**Source excerpt:**
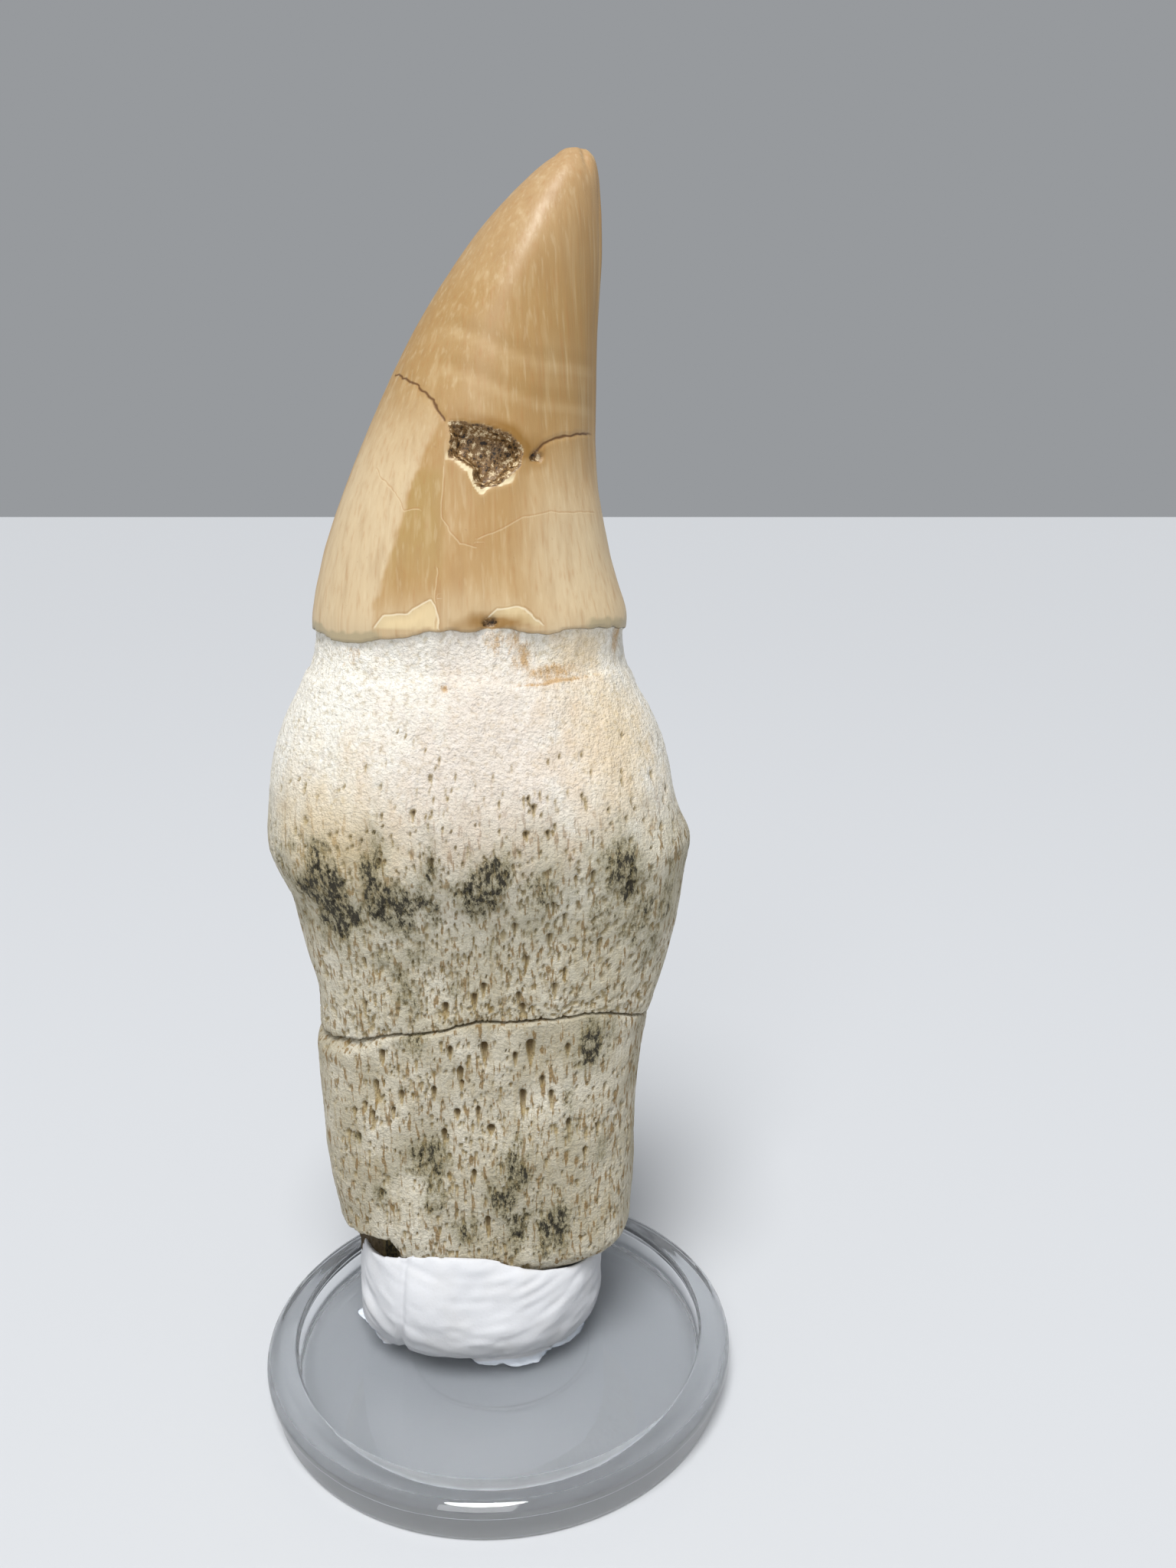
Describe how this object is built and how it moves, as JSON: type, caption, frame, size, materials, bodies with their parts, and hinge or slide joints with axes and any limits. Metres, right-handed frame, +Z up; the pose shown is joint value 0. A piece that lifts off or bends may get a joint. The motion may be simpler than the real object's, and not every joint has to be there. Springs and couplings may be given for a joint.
{
  "type": "fossil marine reptile tooth on a clear stand",
  "caption": "Fossil mosasaur tooth with its root, crown curving to one side, stood upright in white putty on a clear round plastic dish.",
  "frame": {"origin": "centre of the clear base's flat underside", "axes": "+Z up along the tooth, -Y is the front with the hole in the enamel, +X is the side the crown's tip curves to"},
  "size_m": [0.044, 0.044, 0.1093],
  "materials": {
    "enamel_and_bone": "glossy caramel fossil enamel over matt cream fossil bone",
    "bone": "matt cream fossil bone with open pores and grey stains",
    "putty": "matt white putty smoothed by a finger",
    "clear_plastic": "clear moulded polystyrene, polished"
  },
  "bodies": {
    "root": {"tooth": "enamel_and_bone", "root_end": "bone", "putty": "putty", "clear_base": "clear_plastic"}
  },
  "joints": []
}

**Your task:** Return all the data exactly as given.

**Exercise response:**
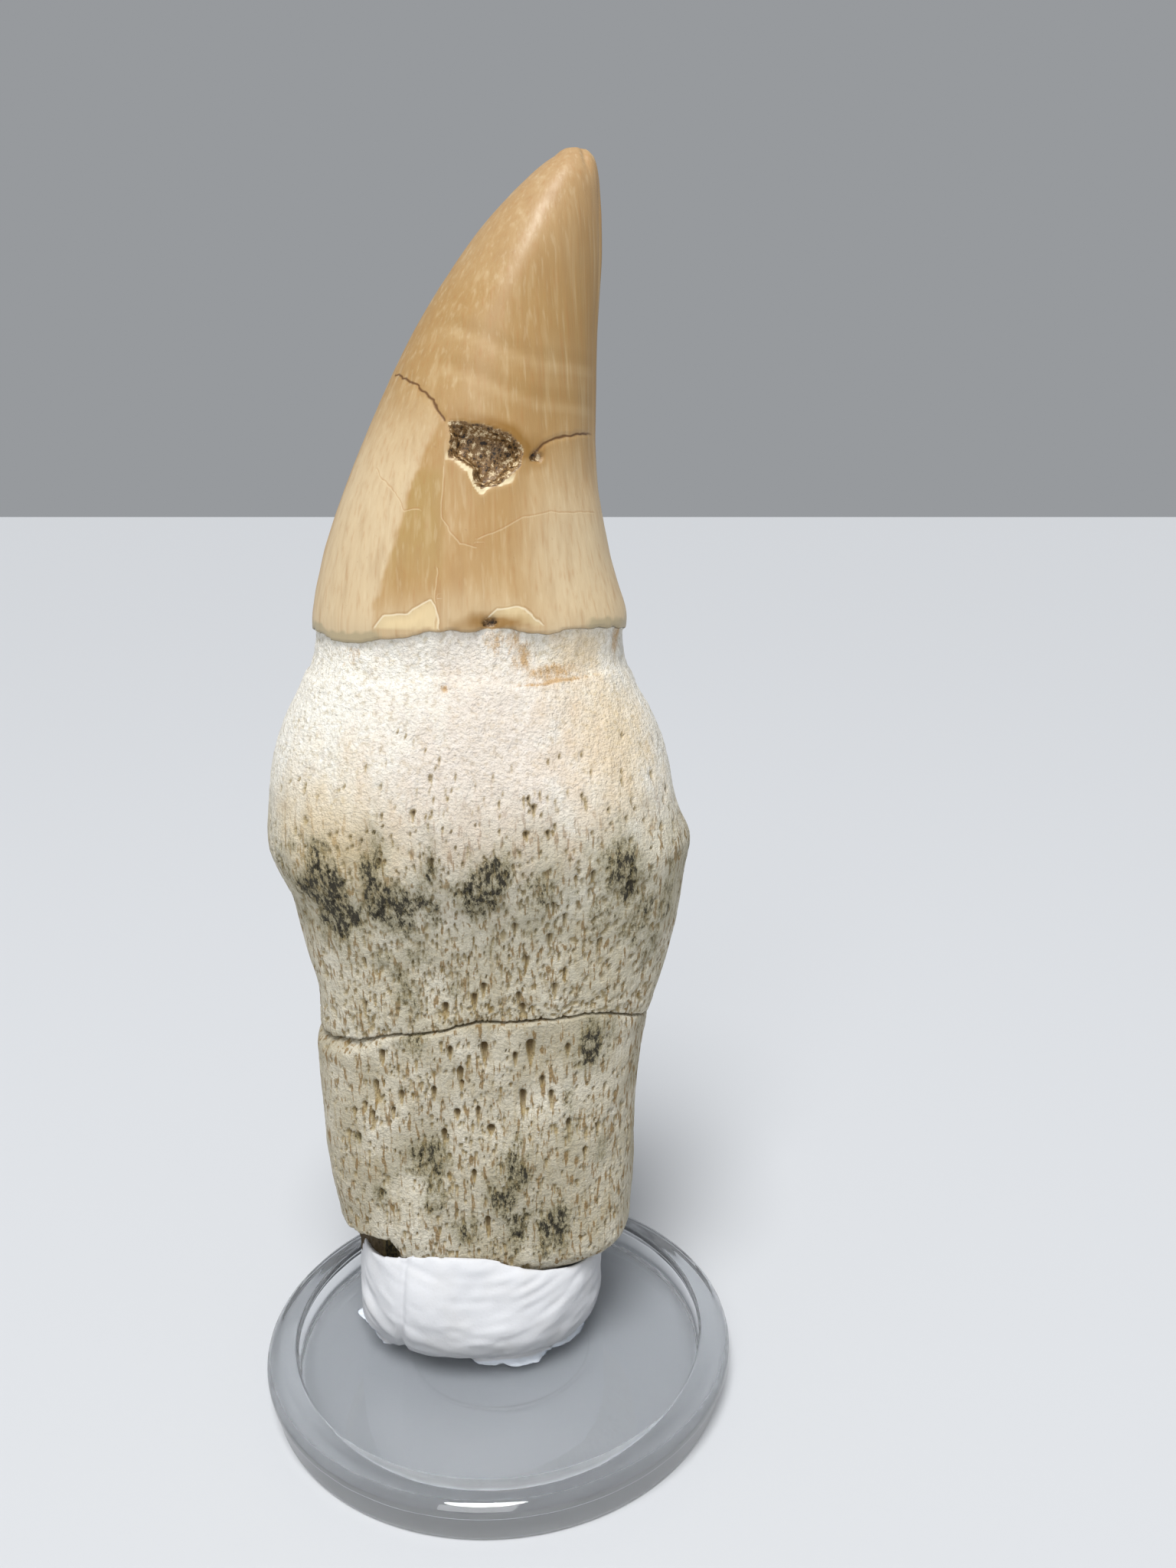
Describe how this object is built and how it moves, as JSON: type, caption, frame, size, materials, bodies with their parts, and hinge or slide joints with axes and any limits. Metres, right-handed frame, +Z up; the pose shown is joint value 0. A piece that lifts off or bends may get a joint. The motion may be simpler than the real object's, and not every joint has to be there. Springs and couplings may be given for a joint.
{
  "type": "fossil marine reptile tooth on a clear stand",
  "caption": "Fossil mosasaur tooth with its root, crown curving to one side, stood upright in white putty on a clear round plastic dish.",
  "frame": {"origin": "centre of the clear base's flat underside", "axes": "+Z up along the tooth, -Y is the front with the hole in the enamel, +X is the side the crown's tip curves to"},
  "size_m": [0.044, 0.044, 0.1093],
  "materials": {
    "enamel_and_bone": "glossy caramel fossil enamel over matt cream fossil bone",
    "bone": "matt cream fossil bone with open pores and grey stains",
    "putty": "matt white putty smoothed by a finger",
    "clear_plastic": "clear moulded polystyrene, polished"
  },
  "bodies": {
    "root": {"tooth": "enamel_and_bone", "root_end": "bone", "putty": "putty", "clear_base": "clear_plastic"}
  },
  "joints": []
}